* _GIVEN EXERCISE_: Restate every entry word for word.

* start RECORD EXCERPTS *

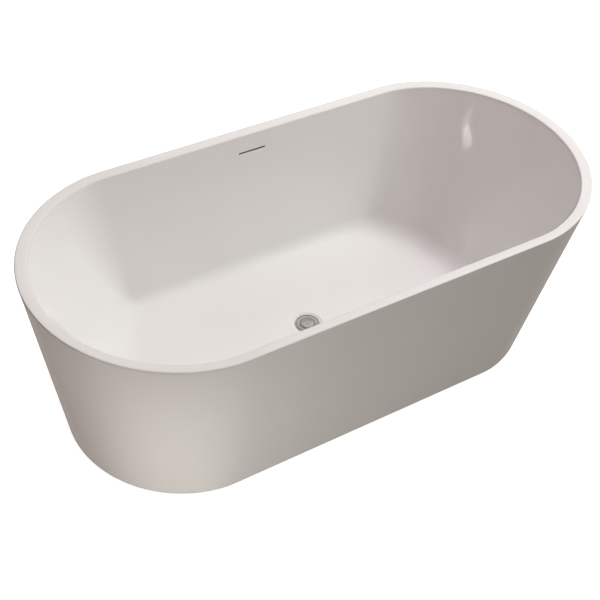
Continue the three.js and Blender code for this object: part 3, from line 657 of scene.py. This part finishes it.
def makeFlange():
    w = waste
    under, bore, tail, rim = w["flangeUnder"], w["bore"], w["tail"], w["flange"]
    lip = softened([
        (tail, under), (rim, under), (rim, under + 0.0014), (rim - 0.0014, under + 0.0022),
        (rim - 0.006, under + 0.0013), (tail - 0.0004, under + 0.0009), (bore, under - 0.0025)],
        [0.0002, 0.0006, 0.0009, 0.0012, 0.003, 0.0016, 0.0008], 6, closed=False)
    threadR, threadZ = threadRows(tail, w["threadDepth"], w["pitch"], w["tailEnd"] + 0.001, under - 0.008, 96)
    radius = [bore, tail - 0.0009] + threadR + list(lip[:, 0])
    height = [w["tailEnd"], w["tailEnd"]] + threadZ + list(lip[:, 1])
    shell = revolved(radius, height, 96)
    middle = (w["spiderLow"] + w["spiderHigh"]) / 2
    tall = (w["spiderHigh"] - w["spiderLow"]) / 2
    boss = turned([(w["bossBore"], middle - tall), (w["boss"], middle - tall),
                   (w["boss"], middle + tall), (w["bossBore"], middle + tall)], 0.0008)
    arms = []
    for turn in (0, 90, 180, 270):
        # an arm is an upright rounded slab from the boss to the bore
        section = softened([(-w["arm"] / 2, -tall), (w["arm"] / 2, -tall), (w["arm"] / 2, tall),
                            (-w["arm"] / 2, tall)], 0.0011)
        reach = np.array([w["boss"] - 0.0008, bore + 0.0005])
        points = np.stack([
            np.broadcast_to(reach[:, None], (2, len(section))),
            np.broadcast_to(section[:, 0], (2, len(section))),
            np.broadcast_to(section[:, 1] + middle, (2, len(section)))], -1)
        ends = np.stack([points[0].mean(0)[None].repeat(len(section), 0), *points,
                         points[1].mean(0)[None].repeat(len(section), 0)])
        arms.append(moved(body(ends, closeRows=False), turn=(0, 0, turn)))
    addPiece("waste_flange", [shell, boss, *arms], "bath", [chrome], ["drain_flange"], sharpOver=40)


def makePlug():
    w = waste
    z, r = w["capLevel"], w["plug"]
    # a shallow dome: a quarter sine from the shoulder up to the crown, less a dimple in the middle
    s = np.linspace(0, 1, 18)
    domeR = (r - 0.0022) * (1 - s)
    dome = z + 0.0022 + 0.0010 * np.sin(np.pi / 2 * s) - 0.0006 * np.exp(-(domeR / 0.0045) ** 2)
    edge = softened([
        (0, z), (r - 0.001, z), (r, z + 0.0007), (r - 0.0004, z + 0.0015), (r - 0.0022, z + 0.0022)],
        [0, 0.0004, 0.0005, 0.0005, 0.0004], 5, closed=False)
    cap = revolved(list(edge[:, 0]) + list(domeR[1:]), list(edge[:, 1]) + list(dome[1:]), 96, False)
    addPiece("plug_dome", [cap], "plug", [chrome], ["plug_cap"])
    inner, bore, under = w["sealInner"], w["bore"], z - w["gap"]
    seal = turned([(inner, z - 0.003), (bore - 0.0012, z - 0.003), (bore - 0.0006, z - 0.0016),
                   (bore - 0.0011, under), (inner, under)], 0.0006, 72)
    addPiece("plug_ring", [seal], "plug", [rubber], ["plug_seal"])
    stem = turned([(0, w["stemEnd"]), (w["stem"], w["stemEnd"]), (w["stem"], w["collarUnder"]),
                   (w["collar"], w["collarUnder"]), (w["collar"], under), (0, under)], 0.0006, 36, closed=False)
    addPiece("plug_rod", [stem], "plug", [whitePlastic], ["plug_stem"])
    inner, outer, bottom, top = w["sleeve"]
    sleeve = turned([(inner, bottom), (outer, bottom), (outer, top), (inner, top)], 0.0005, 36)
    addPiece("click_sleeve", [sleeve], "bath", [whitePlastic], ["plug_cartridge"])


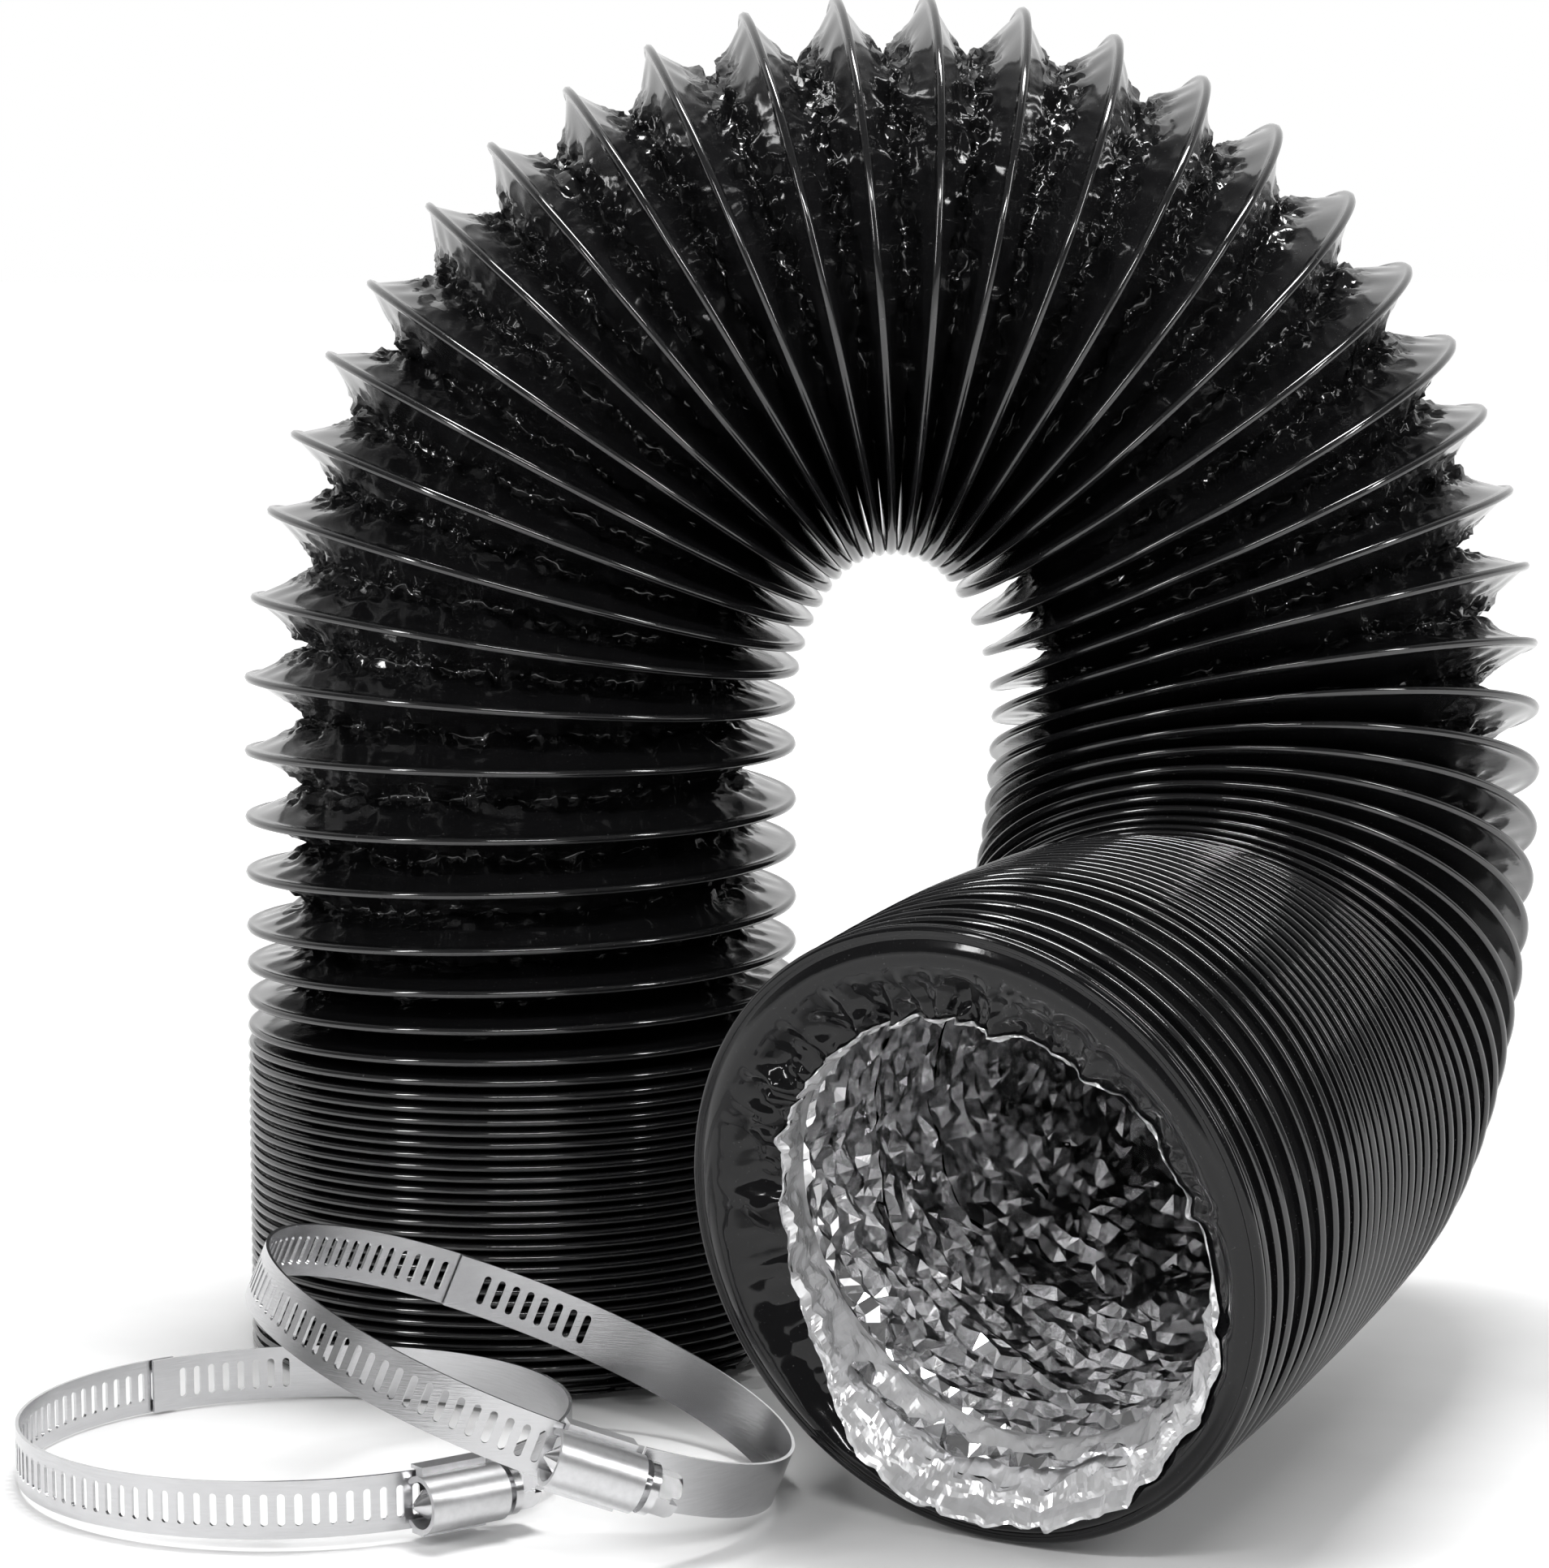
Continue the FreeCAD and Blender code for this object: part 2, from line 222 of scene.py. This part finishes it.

* end RECORD EXCERPTS *

* _FINISHED EXERCISE_:
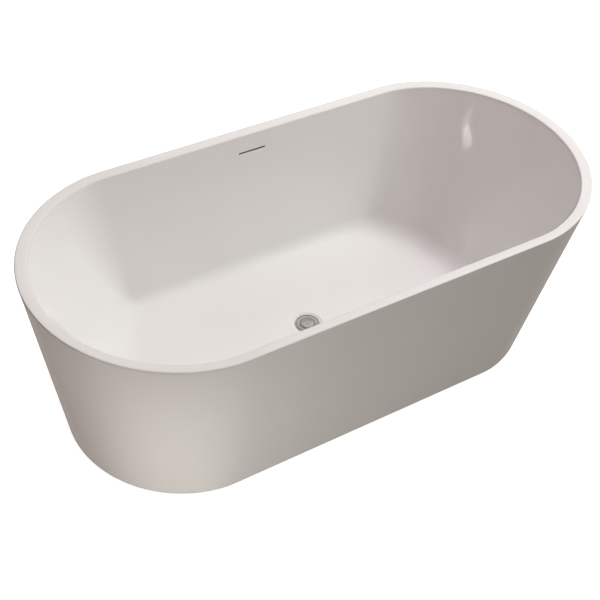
Continue the three.js and Blender code for this object: part 3, from line 657 of scene.py. This part finishes it.
def makeFlange():
    w = waste
    under, bore, tail, rim = w["flangeUnder"], w["bore"], w["tail"], w["flange"]
    lip = softened([
        (tail, under), (rim, under), (rim, under + 0.0014), (rim - 0.0014, under + 0.0022),
        (rim - 0.006, under + 0.0013), (tail - 0.0004, under + 0.0009), (bore, under - 0.0025)],
        [0.0002, 0.0006, 0.0009, 0.0012, 0.003, 0.0016, 0.0008], 6, closed=False)
    threadR, threadZ = threadRows(tail, w["threadDepth"], w["pitch"], w["tailEnd"] + 0.001, under - 0.008, 96)
    radius = [bore, tail - 0.0009] + threadR + list(lip[:, 0])
    height = [w["tailEnd"], w["tailEnd"]] + threadZ + list(lip[:, 1])
    shell = revolved(radius, height, 96)
    middle = (w["spiderLow"] + w["spiderHigh"]) / 2
    tall = (w["spiderHigh"] - w["spiderLow"]) / 2
    boss = turned([(w["bossBore"], middle - tall), (w["boss"], middle - tall),
                   (w["boss"], middle + tall), (w["bossBore"], middle + tall)], 0.0008)
    arms = []
    for turn in (0, 90, 180, 270):
        # an arm is an upright rounded slab from the boss to the bore
        section = softened([(-w["arm"] / 2, -tall), (w["arm"] / 2, -tall), (w["arm"] / 2, tall),
                            (-w["arm"] / 2, tall)], 0.0011)
        reach = np.array([w["boss"] - 0.0008, bore + 0.0005])
        points = np.stack([
            np.broadcast_to(reach[:, None], (2, len(section))),
            np.broadcast_to(section[:, 0], (2, len(section))),
            np.broadcast_to(section[:, 1] + middle, (2, len(section)))], -1)
        ends = np.stack([points[0].mean(0)[None].repeat(len(section), 0), *points,
                         points[1].mean(0)[None].repeat(len(section), 0)])
        arms.append(moved(body(ends, closeRows=False), turn=(0, 0, turn)))
    addPiece("waste_flange", [shell, boss, *arms], "bath", [chrome], ["drain_flange"], sharpOver=40)


def makePlug():
    w = waste
    z, r = w["capLevel"], w["plug"]
    # a shallow dome: a quarter sine from the shoulder up to the crown, less a dimple in the middle
    s = np.linspace(0, 1, 18)
    domeR = (r - 0.0022) * (1 - s)
    dome = z + 0.0022 + 0.0010 * np.sin(np.pi / 2 * s) - 0.0006 * np.exp(-(domeR / 0.0045) ** 2)
    edge = softened([
        (0, z), (r - 0.001, z), (r, z + 0.0007), (r - 0.0004, z + 0.0015), (r - 0.0022, z + 0.0022)],
        [0, 0.0004, 0.0005, 0.0005, 0.0004], 5, closed=False)
    cap = revolved(list(edge[:, 0]) + list(domeR[1:]), list(edge[:, 1]) + list(dome[1:]), 96, False)
    addPiece("plug_dome", [cap], "plug", [chrome], ["plug_cap"])
    inner, bore, under = w["sealInner"], w["bore"], z - w["gap"]
    seal = turned([(inner, z - 0.003), (bore - 0.0012, z - 0.003), (bore - 0.0006, z - 0.0016),
                   (bore - 0.0011, under), (inner, under)], 0.0006, 72)
    addPiece("plug_ring", [seal], "plug", [rubber], ["plug_seal"])
    stem = turned([(0, w["stemEnd"]), (w["stem"], w["stemEnd"]), (w["stem"], w["collarUnder"]),
                   (w["collar"], w["collarUnder"]), (w["collar"], under), (0, under)], 0.0006, 36, closed=False)
    addPiece("plug_rod", [stem], "plug", [whitePlastic], ["plug_stem"])
    inner, outer, bottom, top = w["sleeve"]
    sleeve = turned([(inner, bottom), (outer, bottom), (outer, top), (inner, top)], 0.0005, 36)
    addPiece("click_sleeve", [sleeve], "bath", [whitePlastic], ["plug_cartridge"])


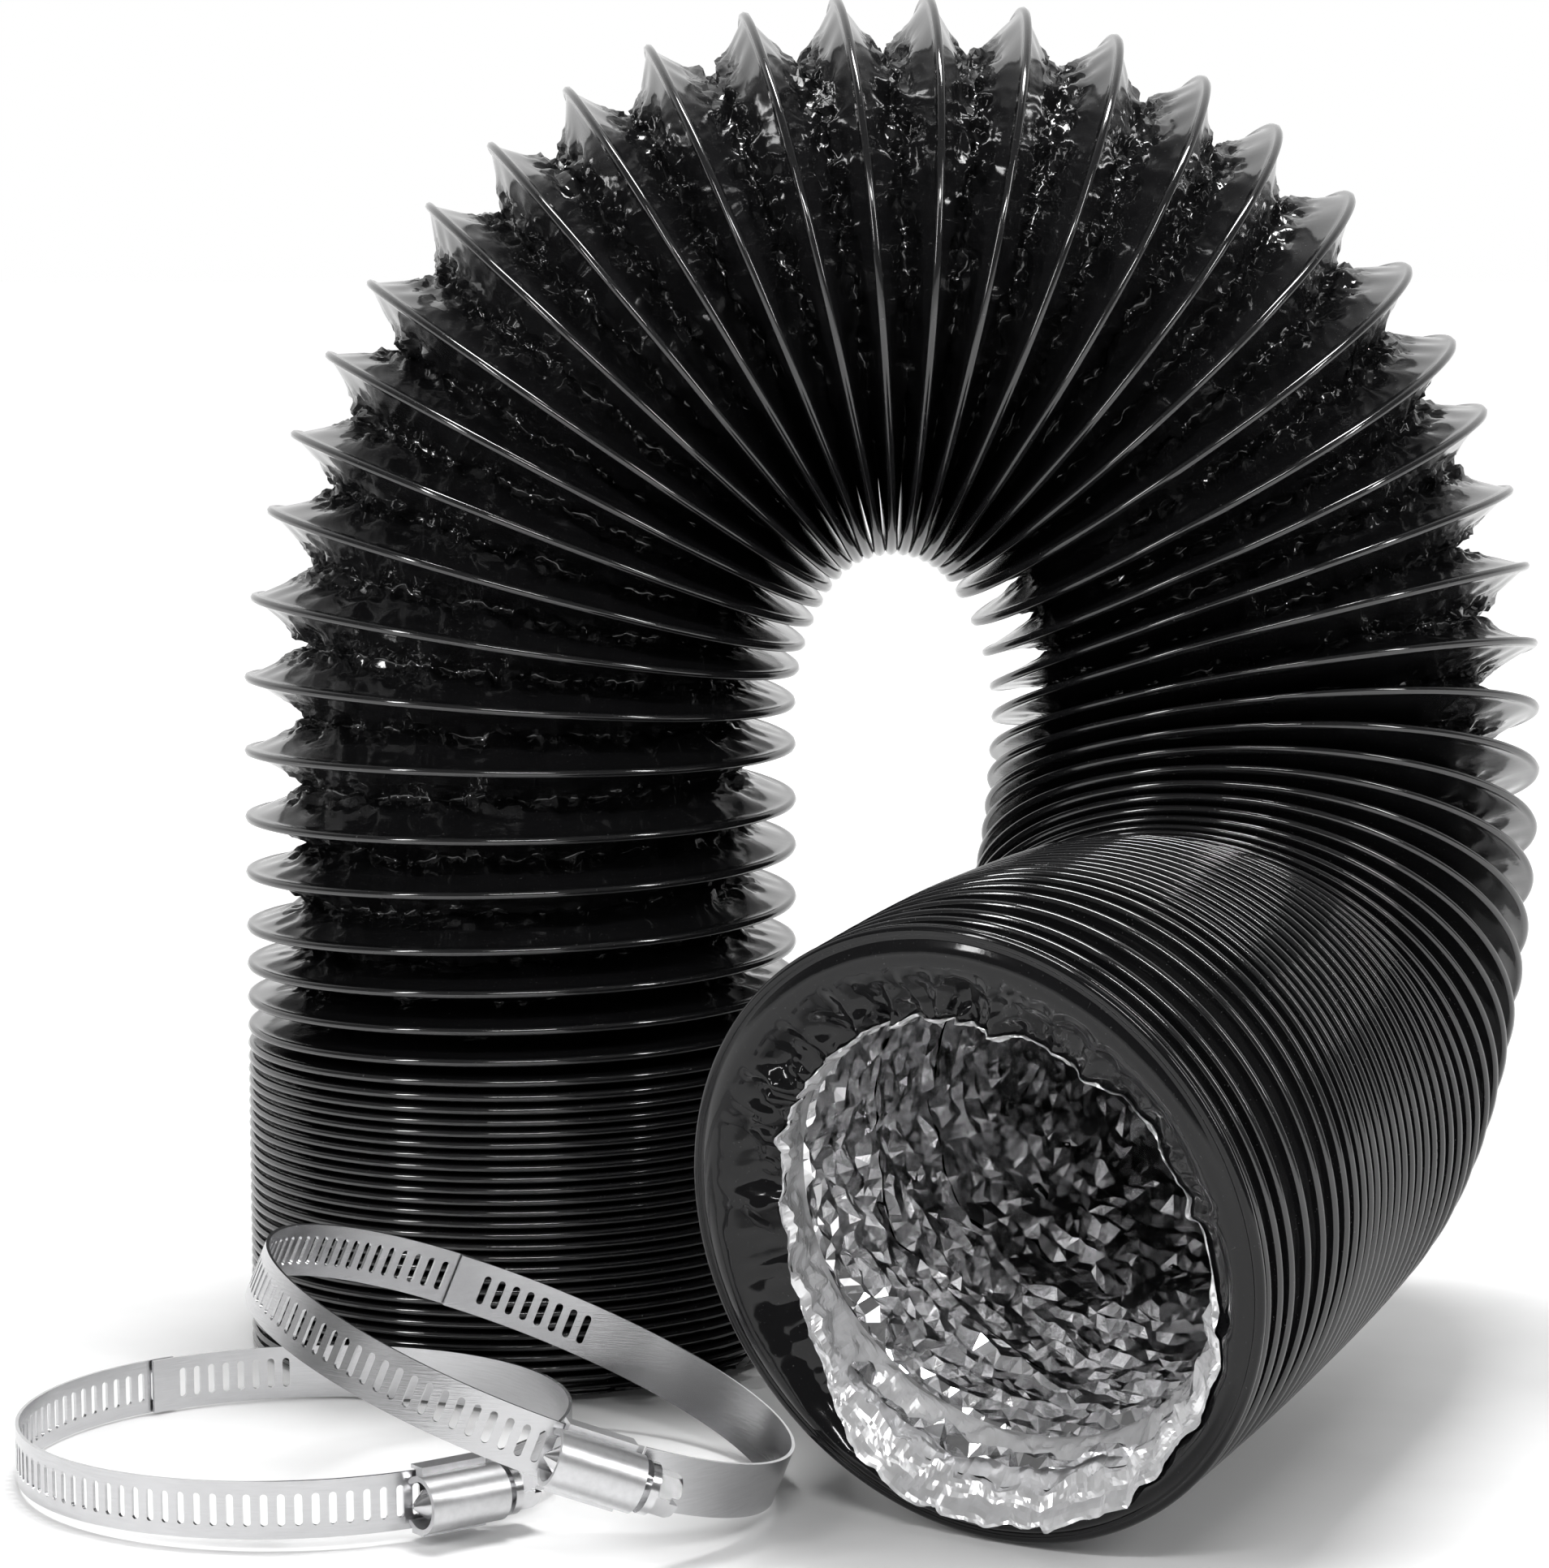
Continue the FreeCAD and Blender code for this object: part 2, from line 222 of scene.py. This part finishes it.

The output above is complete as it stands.